Synthesizing Crowther’s guidelines and the classification of furniture joinery systems proposed within this study, we derive eight guidelines for designers of disassemblable furniture:

• Provide both assembly and disassembly instructions, including why disassembly might be necessary (furniture reconfiguration, repair, end of use).
• Prioritize easy access to frequently maintained, repaired, or replaced components due to their shorter lifespan (such as upholstery, cushions, moving parts like reclining mechanisms, hinges, drawer slides, and casters).
• Design with modularity in mind.
• Design modules with a minimal variety of materials, with standard components and fasteners, enabling assembly and disassembly using common hand tools.
• Label all interchangeable modules and their components with numbers or QR codes for easy identification.
• Design furniture assembly procedures to enable the independent removal of components or sub-assemblies, moving beyond a strictly linear disassembly sequence.
• Choose durable component materials capable of withstanding repeated assembly and disassembly cycles without degrading structural integrity or aesthetic quality.
• Employ disassemblable mechanical fasteners (screws, bolts, clips, interlocking mechanisms) as the primary means of joining components, avoiding or minimizing the use of permanent adhesives.

Following these guidelines results in furniture with key DfD features: disassembly instructions to facilitate breakdown, replaceable wearable components for extended lifespan, modularity enabling diverse reconfigurations, standardized components for ease of supply, identifiable labeled components for simplified product renewal or recycling management, independent component removal to streamline the process, disassembly-resilient component materials to prevent unexpected damage, and fully disassemblable joint systems to further ease the entire procedure. Consequently, such furniture meets all DfD requirements.

The DfD approach is being implemented in the furniture industry. In the Swedish furniture industry, DfD has been applied to European Furniture Group (EFG) products, demonstrating how CAD tools can adapt products to the principles of the circular economy [70]. Similarly, the IKEA circular design strategy emphasizes the design for disassembly, recyclability, and durability, supported by CAD tools that facilitate modular design and end-of-life management [19].

The future of CAD in furniture design and manufacturing lies in advancing intelligent M and S technologies, enhancing data interoperability, and integrating AI for automated design processes [71]. This development supports more sophisticated CAD tools with real-time feedback for sustainable design decisions. Developing advisory systems within remote furniture design programs to promote sustainable furniture is a prominent trend. The classification and evaluation of furniture joinery systems from a DfD perspective directly contribute to this advancement.

5. Conclusions

This research examines furniture joinery techniques from a design for disassembly (DfD) perspective, a fundamental sustainability strategy applied to customized furniture.

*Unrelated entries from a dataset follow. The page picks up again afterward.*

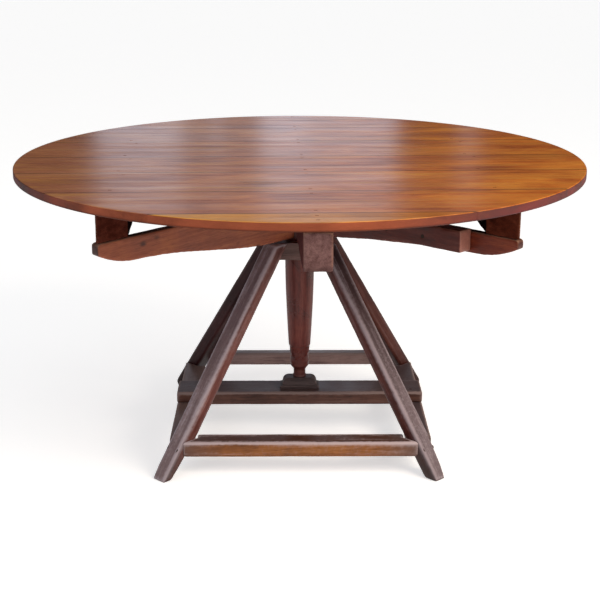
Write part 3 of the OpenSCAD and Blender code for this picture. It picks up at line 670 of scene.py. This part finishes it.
def make_stand():
    for seed, (leg, angle) in enumerate(LEG_ANGLES.items(), 1):
        a = radians(angle)
        outwards = (cos(a) * cos(LEG_LEAN), sin(a) * cos(LEG_LEAN), sin(LEG_LEAN))
        up_the_leg = (-sin(LEG_LEAN) * cos(a), -sin(LEG_LEAN) * sin(a), cos(LEG_LEAN))
        tones, outer, rub = LEG_TONES[leg]
        toe = (cos(a) * TOE_REACH, sin(a) * TOE_REACH, 0)
        cuts = LEG_WEAR.get(leg, []) + [(toe, (cos(a), sin(a), TOE_SLOPE))]
        oak = old_timber(f"stained_oak_{leg}", middle_of(leg), up_the_leg, tones, seed, gloss=0.34,
                         faces=[(outwards, *outer)], foot=0.2, rub=rub,
                         pitted=0.45 if leg == "leg_front_right" else 0.15,
                         **(FRONT_LEG_RUB_AND_HIGHLIGHT if "front" in leg else BACK_LEG_RUB_AND_HIGHLIGHT))
        worn_copy(leg, "stand", oak, rounding=28, cuts=cuts,
                  pegs=("head_pegs", "stretcher_pegs"), toe=True)
    for seed, (rail, (along, tones, top_tone, strength)) in enumerate(RAIL_TONES.items(), 6):
        oak = old_timber(f"stained_oak_{rail}", middle_of(rail), along, tones, seed, gloss=0.38,
                         faces=[(UP, top_tone, top_tone, strength)], rub_full=0.6,
                         **(FRONT_RAIL_RUB_AND_HIGHLIGHT if rail == "stretcher_front" else RAIL_RUB_AND_HIGHLIGHT))
        worn_copy(rail, "stand", oak, rounding=12,
                  pegs=("stretcher_pegs", "crossing_pegs", "boss_pegs"))
    oak = old_timber("stained_oak_head_block", middle_of("head_block"), LENGTHWAYS, HEAD_TONES, seed=12)
    worn_copy("head_block", "stand", oak, voxel_mm=2, level=1, pegs=("head_pegs",))
    oak = old_timber("stained_oak_pivot_boss", middle_of("pivot_boss"), LENGTHWAYS, BOSS_TONES, seed=13,
                     faces=[(UP, BOSS_TOP_TONE, BOSS_TOP_TONE, 0.7)])
    worn_copy("pivot_boss", "stand", oak, voxel_mm=1.2, rounding=3, hewn_mm=0.4, nicked_mm=0.3,
              level=1)
    finish_nodes(end_grain(), "head_pegs", "stretcher_pegs", "crossing_pegs", "boss_pegs")


# Revolving top

# Each timber: the angle of its grain, its three tones, and its sides of another tone, as the direction that
# a side looks, its tone and how strong that is. The bearers' dark tops and the side battens' near-black inner
# sides are painted shade
# Painted shade on the bearers' tops, under the planks
SHADED_BEARER_TOP = (UP, "#20110d", 0.9)
UNDERFRAME = {
    "bearer_long": (45, ("#6c301c", "#a0563a", "#bd7246"), [SHADED_BEARER_TOP, ((-0.7, -0.7, 0), "#2a1c1a", 0.9)]),
    "bearer_short": (135, ("#401a10", "#6c2a18", "#904628"), [SHADED_BEARER_TOP, ((0.7, -0.7, 0), "#3a2420", 0.8)]),
    "stiffener_front": (135, ("#34140c", "#58231a", "#764238"), [((0.7, -0.7, 0), "#9a675b", 0.9)]),
    "stiffener_back": (135, ("#34140c", "#58231a", "#764238"), []),
    "batten_left": (90, ("#2f130f", "#50251c", "#6c382c"), [((0.86, 0.51, 0), "#171012", 0.95)]),
    "batten_right": (90, ("#2f130e", "#54261a", "#6e3828"), [((-0.86, 0.51, 0), "#171012", 0.95)]),
    "batten_middle": (90, ("#452b2a", "#694d4b", "#876662"), [((-1, 0, 0), "#55302f", 0.9)])}
COLUMN_TONES = ("#351414", "#6b3029", "#8c4c3e")


def make_underframe():
    for seed, (node, (angle, tones, sides)) in enumerate(UNDERFRAME.items(), 20):
        turned = radians(angle) + TOP_TURN
        faces = [(direction, tone, tone, strength) for direction, tone, strength in sides]
        oak = old_timber(f"waxed_oak_{node}", middle_of(node), (cos(turned), sin(turned), 0), tones, seed,
                         gloss=0.38, faces=faces, rub="#8d6a58", rub_from=0.5, rub_full=2.0,
                         specular=0.0 if "batten" in node else 0.25,
                         knots=0.75 if node == "bearer_long" else 0.0)
        worn_copy(node, "revolving_top", oak, voxel_mm=3,
                  pegs=("batten_pegs", "column_pins"))
    finish_nodes(end_grain(), "batten_pegs", "column_pins")
    finish_nodes(wrought_iron(), "stiffener_nails", "plank_nails")


def make_column():
    # The column darkens towards both ends, by the head block and the boss: dirt and painted shade
    oak = old_timber("turned_oak_column", middle_of("column"), UP, COLUMN_TONES, seed=31, gloss=0.30,
                     rub_from=0.5, rub_full=2.5, grime_full=-0.6, ends=("#2e1b1a", 0.13, 0.27))
    worn_copy("column", "revolving_top", oak, voxel_mm=1.35, rounding=1, hewn_mm=0,
              nicked_mm=0, level=1, pegs=("column_pins",), reach=90)


RIM_ROUND_MM = 3.2
RIM_SIDES = 240
JOINT_ROUND_MM = 0.7
# A joint's arrises are the edges that lie on it, run along it and are longer than this
ON_JOINT_MM = 0.1
STRAIGHT = 0.01
SHORTEST_JOINT = 0.2
# The play round a nail, how far below the highest point its head's face may lie, and how far it is raised
NAIL_PLAY_MM = 0.1
HEAD_FACE_MM = 0.2
HEAD_RAISE_MM = 2
# How far apart the planks' patterns start
PLANK_SEED_STEP = 1.7
# The planks' tones at their left and right ends, the right ones brighter with painted light: the front plank
# is bleached golden but for its right end
GOLDEN = ("#945e14", "#c88a24", "#e4a638")
BROWN = ("#80483a", "#ae6e4c", "#cc9064")
ORANGE = ("#7a3418", "#c46a24", "#f09c3a")
PLANK_TONES = [(GOLDEN, ORANGE)] + [(BROWN, ORANGE)] * 6


def round_disc():
    """The whole top as one disc with a rounded rim, before it is cut into planks."""
    bpy.ops.mesh.primitive_cylinder_add(vertices=RIM_SIDES, radius=TOP_R, depth=TOP_Z - TOP_UNDER,
                                        location=(0, 0, (TOP_Z + TOP_UNDER) / 2), end_fill_type="NGON")
    disc = bpy.context.object
    bpy.ops.object.transform_apply()
    with editing(disc, "DESELECT"):
        mesh = bmesh.from_edit_mesh(disc.data)
        for edge in mesh.edges:
            edge.select_set(edge.verts[0].co.z == edge.verts[1].co.z)
        bpy.ops.mesh.bevel(offset=RIM_ROUND_MM * MM, segments=4, affect="EDGES")
    return disc


def plank_joints():
    """Distances of the planks' edges from the middle, front to back, in the top's own frame."""
    turn = Matrix.Rotation(-TOP_TURN, 3, "Z")
    edges = []
    for node in PLANKS:
        across = [(turn @ v.co).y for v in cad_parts[node].data.vertices]
        edges.append((min(across), max(across)))
    return [edges[0][0] - MM] + [e[1] for e in edges[:-1]] + [edges[-1][1] + MM]


def nail_holes():
    """The nails, a little fattened and with their heads raised through the top, to cut their holes with."""
    holes = copy_of("plank_nails")
    with editing(holes):
        bpy.ops.transform.shrink_fatten(value=NAIL_PLAY_MM * MM)
        bpy.ops.mesh.select_all(action="DESELECT")
        mesh = bmesh.from_edit_mesh(holes.data)
        highest = max(v.co.z for v in mesh.verts)
        for v in mesh.verts:
            if v.co.z > highest - HEAD_FACE_MM * MM:
                v.co.z += HEAD_RAISE_MM * MM
        bmesh.update_edit_mesh(holes.data)
    return holes


def make_planks():
    disc = round_disc()
    turn = Matrix.Rotation(TOP_TURN, 3, "Z")
    front = turn @ Vector((0, -1, 0))
    holes = nail_holes()
    joints = plank_joints()
    for i, node in enumerate(PLANKS):
        near, far = joints[i], joints[i + 1]
        plank = twin(disc)
        plank.name = "planed_" + node
        with editing(plank):
            for y, outwards in ((near, -1), (far, 1)):
                if abs(y) < TOP_R:
                    bpy.ops.mesh.select_all(action="SELECT")
                    bpy.ops.mesh.bisect(plane_co=turn @ Vector((0, y, 0)), use_fill=True, clear_outer=True,
                                        plane_no=turn @ Vector((0, outwards, 0)))
            bpy.ops.mesh.select_all(action="DESELECT")
            mesh = bmesh.from_edit_mesh(plank.data)
            for edge in mesh.edges:
                start, end = (v.co for v in edge.verts)
                along = abs((start - end).normalized().dot(front)) < STRAIGHT
                on_joint = any(abs(-start.dot(front) - y) < ON_JOINT_MM * MM for y in (near, far))
                edge.select_set(along and on_joint and edge.calc_length() > SHORTEST_JOINT)
            bpy.ops.mesh.bevel(offset=JOINT_ROUND_MM * MM, segments=2, affect="EDGES")
        put_on(plank, "BOOLEAN", object=holes, operation="DIFFERENCE", solver="EXACT")
        hold(plank)
        bpy.ops.object.shade_smooth_by_angle(angle=radians(35))
        put_on(plank, "WEIGHTED_NORMAL", keep_sharp=True)
        middle = turn @ Vector((0, (near + far) / 2, TOP_Z))
        cherry = waxed_plank(f"waxed_cherry_{node}", middle, (far - near) / 2, *PLANK_TONES[i],
                             seed=PLANK_SEED_STEP * i)
        dress(plank, "revolving_top", cherry, node)
    bpy.data.objects.remove(disc)
    bpy.data.objects.remove(holes)


# Camera and studio

def add_camera():
    bpy.ops.object.camera_add(location=CAMERA_AT)
    camera = bpy.context.object
    camera.name = "camera"
    camera.data.lens = LENS_MM
    camera.data.sensor_width = SENSOR_MM
    camera.data.clip_end = CAMERA_REACH
    level = Euler((pi / 2 - CAMERA_DOWN, 0, -CAMERA_RIGHT)).to_matrix()
    camera.rotation_euler = (level @ Euler((0, 0, CAMERA_ROLL)).to_matrix()).to_euler()
    bpy.context.scene.camera = camera


def add_softbox(name, place, target, width, height, watts, colour):
    """A soft light that the waxed top doesn't mirror as a glare."""
    bpy.ops.object.light_add(type="AREA", location=place)
    box = bpy.context.object
    box.name = name
    box.data.shape = "RECTANGLE"
    box.data.size = width
    box.data.size_y = height
    box.data.energy = watts
    box.data.color = linear(colour)[:3]
    box.visible_glossy = False
    box.rotation_euler = (Vector(target) - box.location).to_track_quat("-Z", "Y").to_euler()


def light_world():
    """White to the camera and in reflections; a plain grey fill for the diffuse light."""
    world = bpy.data.worlds.new("studio")
    bpy.context.scene.world = world
    world.use_nodes = True
    tree = world.node_tree
    tree.nodes.clear()
    strength = add(tree, "MapRange", {"Value": seen_plainly(tree), "To Min": FILL, "To Max": 1.0})
    sky = add(tree, "Background", {"Color": (1, 1, 1, 1), "Strength": strength})
    add(tree, "OutputWorld", {"Surface": sky})


def add_card(name, turn, material):
    """A painted card that only reflections see."""
    bpy.ops.mesh.primitive_plane_add(size=1, location=(0, CARD_AT, CARD_TOP / 2), rotation=(pi / 2, 0, 0))
    card = bpy.context.object
    card.name = name
    card.scale = (CARD_WIDTH, CARD_HEIGHT, 1)
    bpy.ops.object.transform_apply()
    card.rotation_euler.z = turn
    card.data.materials.append(material)
    card.visible_camera = card.visible_diffuse = card.visible_shadow = False
    card.visible_transmission = card.visible_volume_scatter = False


def make_studio():
    bpy.ops.mesh.primitive_plane_add(size=FLOOR_SIZE, location=(0, 0, 0))
    floor = bpy.context.object
    floor.name = "floor"
    floor.data.materials.append(studio_floor())
    for lamp in LAMPS:
        add_softbox(*lamp)
    light_world()
    card = painted_card()
    for turn in range(0, 360, 90):
        add_card(f"card_{turn}", radians(turn), card)


add_camera()
make_studio()
make_stand()
make_underframe()
make_column()
make_planks()
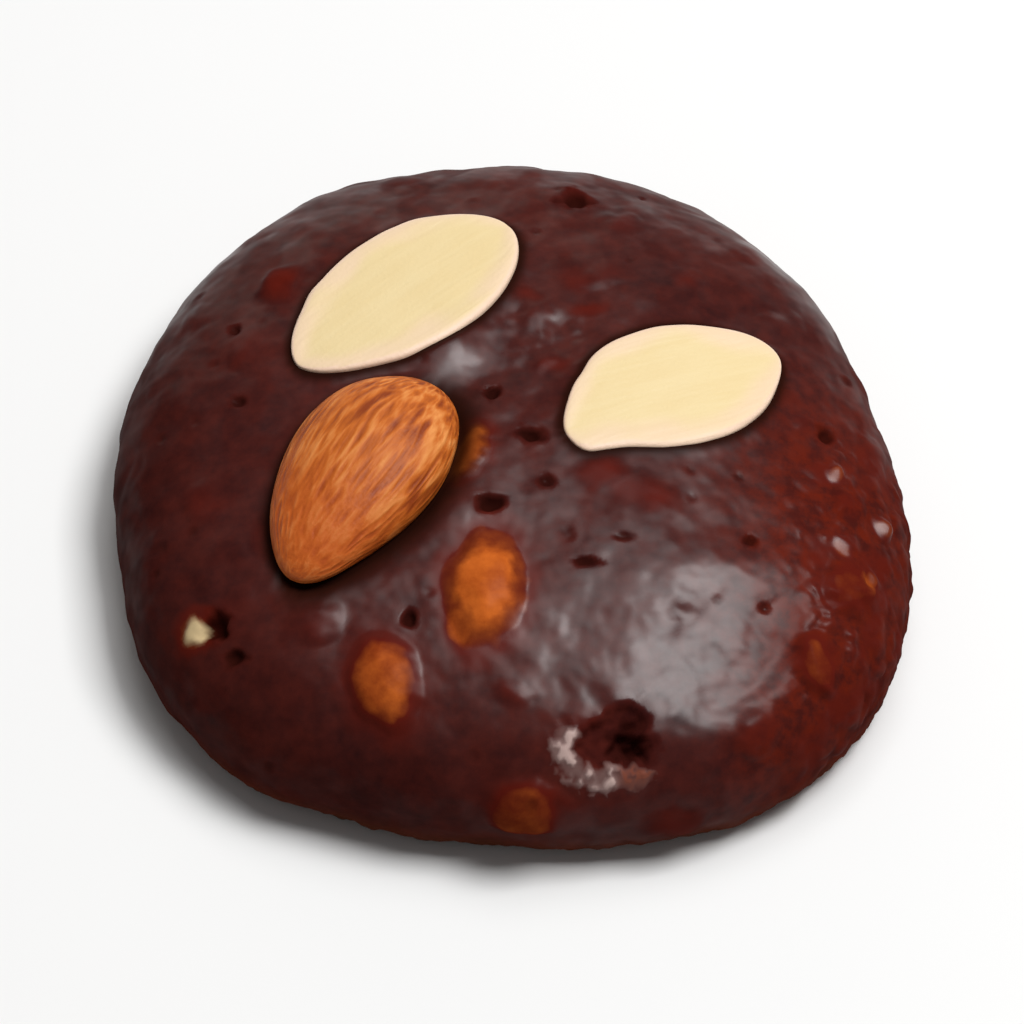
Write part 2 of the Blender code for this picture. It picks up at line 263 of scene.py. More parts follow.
beds = {name: outline_distance(kernel, skin) for name, kernel in KERNELS.items()}
nearest_almond = np.min([distance for distance, _ in beds.values()], axis=0)
for name, (distance, _) in beds.items():
    print(name, "covers", int((distance < 0).sum()), "points")

# %% [markdown]
# ## Dough and chopped nuts
#
# The dough rises in low swells, and chopped nuts push the glaze up into soft lumps. Each nut is a patch
# on the skin where a stretched ball would break through, and noise bends its outline so that it reads as
# a broken piece. A high nut shows orange-brown and tints the glaze round it, and a deep one is a soft red
# patch with no clear edge. The nuts that the eye notices are placed one by one. The rest follow the same
# seeded rule as the CAD solid.

# %% Swells of the dough
SWELL_SIZE, SWELL_RISE = 11, 0.45
CRAG_SIZE, CRAG_RISE = 3.2, 0.22


def smooth_noise(places):
    return np.array([noise.noise(Vector(place)) for place in places])


def jitter(size, seed=0.0):
    """Smooth noise from -1 to 1 over the skin, with bumps of this size in mm."""
    return smooth_noise(skin / (size * MM) + seed)


def ease(low, high, value):
    """0 below low and 1 above high, with a smooth step between. Low may be the larger."""
    share = np.clip((value - low) / (high - low), 0, 1)
    return share * share * (3 - 2 * share)


lowness = 1 - skin[:, 2] / HEIGHT
open_skin = ease(0.2, 3.0, nearest_almond)  # 0 at the almonds, where the skin stays level
lift += SWELL_RISE * jitter(SWELL_SIZE) * (0.35 + 0.65 * open_skin)
lift += CRAG_RISE * (0.25 + lowness) * jitter(CRAG_SIZE) * open_skin
print("the dough's swells reach from", round(lift.min(), 2), "to", round(lift.max(), 2), "mm")

# %% Nuts that the eye notices
# Place from above, length, width, heading in degrees, rise, and how strongly its colour shows.
NUTS_SEEN = (
    (-2.0, -16.7, 11.4, 7.2, 84, 1.30, 1.00),
    (-10.5, -24.7, 9.4, 6.8, 100, 1.05, 0.66),
    (-3.4, -3.6, 6.2, 3.6, 62, 0.60, 0.95),
    (-16.3, -19.2, 6.0, 4.6, 20, 0.45, 0.11),
    (-19.8, 16.6, 5.6, 4.4, 70, 0.40, 0.27),
    (7.9, -5.7, 6.2, 4.2, 10, 0.10, 0.20),
    (12.1, -7.9, 5.6, 4.0, -20, 0.10, 0.18),
    (1.3, -33.6, 8.6, 6.0, 0, 0.95, 0.38),
    (29.0, -14.0, 6.6, 5.0, 60, 0.80, 0.46),
    (25.8, -21.8, 6.4, 5.0, 110, 0.80, 0.45),
)
# Crumbs of nut that hardly lift the glaze, in the same terms.
NUT_CRUMBS = (
    (3.6, 5.9, 3.8, 2.2, 10, 0.05, 0.16),
    (5.9, 15.6, 4.8, 3.6, 140, 0.05, 0.13),
    (6.6, 11.9, 4.6, 1.9, 15, 0.0, 0.20),
    (1.8, 13.6, 3.4, 2.0, -20, 0.0, 0.15),
    (-21.0, -10.5, 4.2, 2.6, 80, 0.05, 0.10),
    (9.9, -7.2, 6.5, 3.4, 160, 0.0, 0.15),
    (-4.3, -20.2, 4.6, 3.2, 105, 0.0, 0.62),
)
print(len(NUTS_SEEN), "nuts and", len(NUT_CRUMBS), "crumbs placed one by one")

# %% Scattered nuts
NUTS_SCATTERED = 40
SCATTER_SEED = 4
NUT_LENGTHS = (3.8, 7.6)
NUT_SLIMNESS = (0.62, 0.88)
NUT_SHARE_RISE = 0.06
SCATTER_REACH = (0.16, 0.93)
NUT_SPACING = 1.15
NUT_FREE = (12.5, -17.5, 9.0)  # the smooth ground of the broad sheen: place and radius
KERNEL_ROOM = 0.42  # share of an almond's length that scattered nuts keep clear of


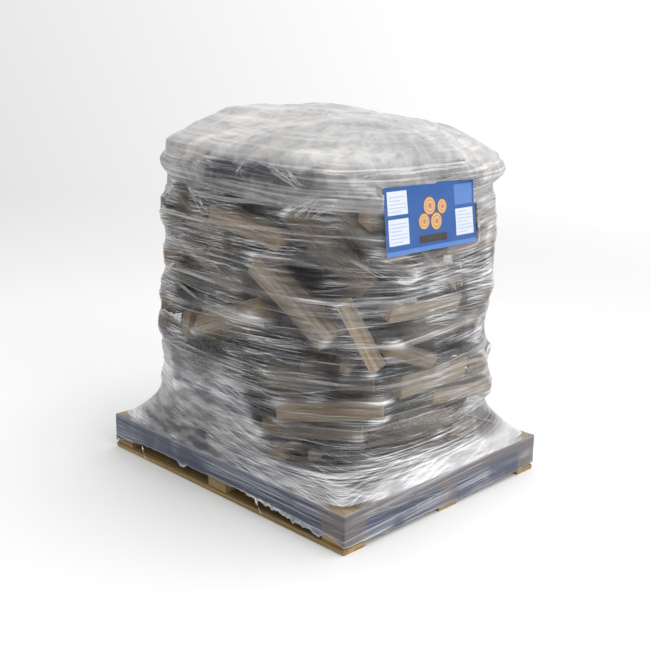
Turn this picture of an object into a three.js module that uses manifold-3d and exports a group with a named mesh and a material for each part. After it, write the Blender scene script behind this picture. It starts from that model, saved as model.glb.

Connection systems that enable efficient and non-destructive disassembly are identified as the most efficient for furniture design. The general conclusions of the study are as follows:

• Traditional joinery methods (shape, pin/biscuit, hammered) are generally incompatible with DfD, while modern fasteners (particularly bolt/cam-based) are well-suited.
• For DfD applications, snap-on-type fasteners must be engineered to enable non-destructive and straightforward disassembly. While specific designs facilitate this readily, others do not.
• Easy-to-assemble fasteners, such as screws, expandable, bolt, or cam types, are standard in ready-to-assemble (RtA) furniture. Since RtA furniture is designed for easy assembly after transportation and sometimes for reconfiguration through disassembly, the principle of ensuring complete disassemblability appears to be a logical extension.
• Although cost-effectiveness is a primary concern in furniture joinery standards, fully disassemblable systems do not inherently incur higher costs compared to non-decoupled alternatives. Importantly, by prioritizing fasteners that support DfD, furniture manufacturers can strategically position themselves within a circular economy, enabling the profitable recovery and reuse of furniture components and products.
• For a design to adhere to DfD principles, the following eight features are essential: attached disassembly instructions; prioritized access to fast-wearing components; furniture modularity; standardized parts within modules; labeled parts; the ability for independent component removal; the use of disassembly-resilient component materials; and the exclusive employment of fully disassemblable joint systems.

The conclusions of this study are of practical value as they directly address the need to bridge the gap between traditional furniture design and the increasingly critical imperative of sustainable circular economy models. Specifically, the findings indicate that a sensible selection of furniture joinery systems offers tangible benefits for adhering to circular economy principles.

6. Patents

Two patent applications were created based on this article’s assumptions and state-of-the-art analysis:

Stańczyk, K.; Sydor, M. Łącznik do łączenia dwóch elementów płytowych/Fastener for connecting two board elements. Patent Application No. P.448646. Polish Patent Office, filed on 22 May 2024, assignee: Poznań University of Life Sciences, Poznań, Poland.

Stańczyk, K.; Sydor, M. Łącznik do wykonywania połączeń elementów płytowych/Fastener for making connections between board elements. Patent Application No. P.450082. Polish Patent Office, filed on 21 October 2024, assignee: Firma handlowa Lotar1 Jarosław Wójcik, Małgorzata Wójcik Sp.J., Rydlówka, Poland.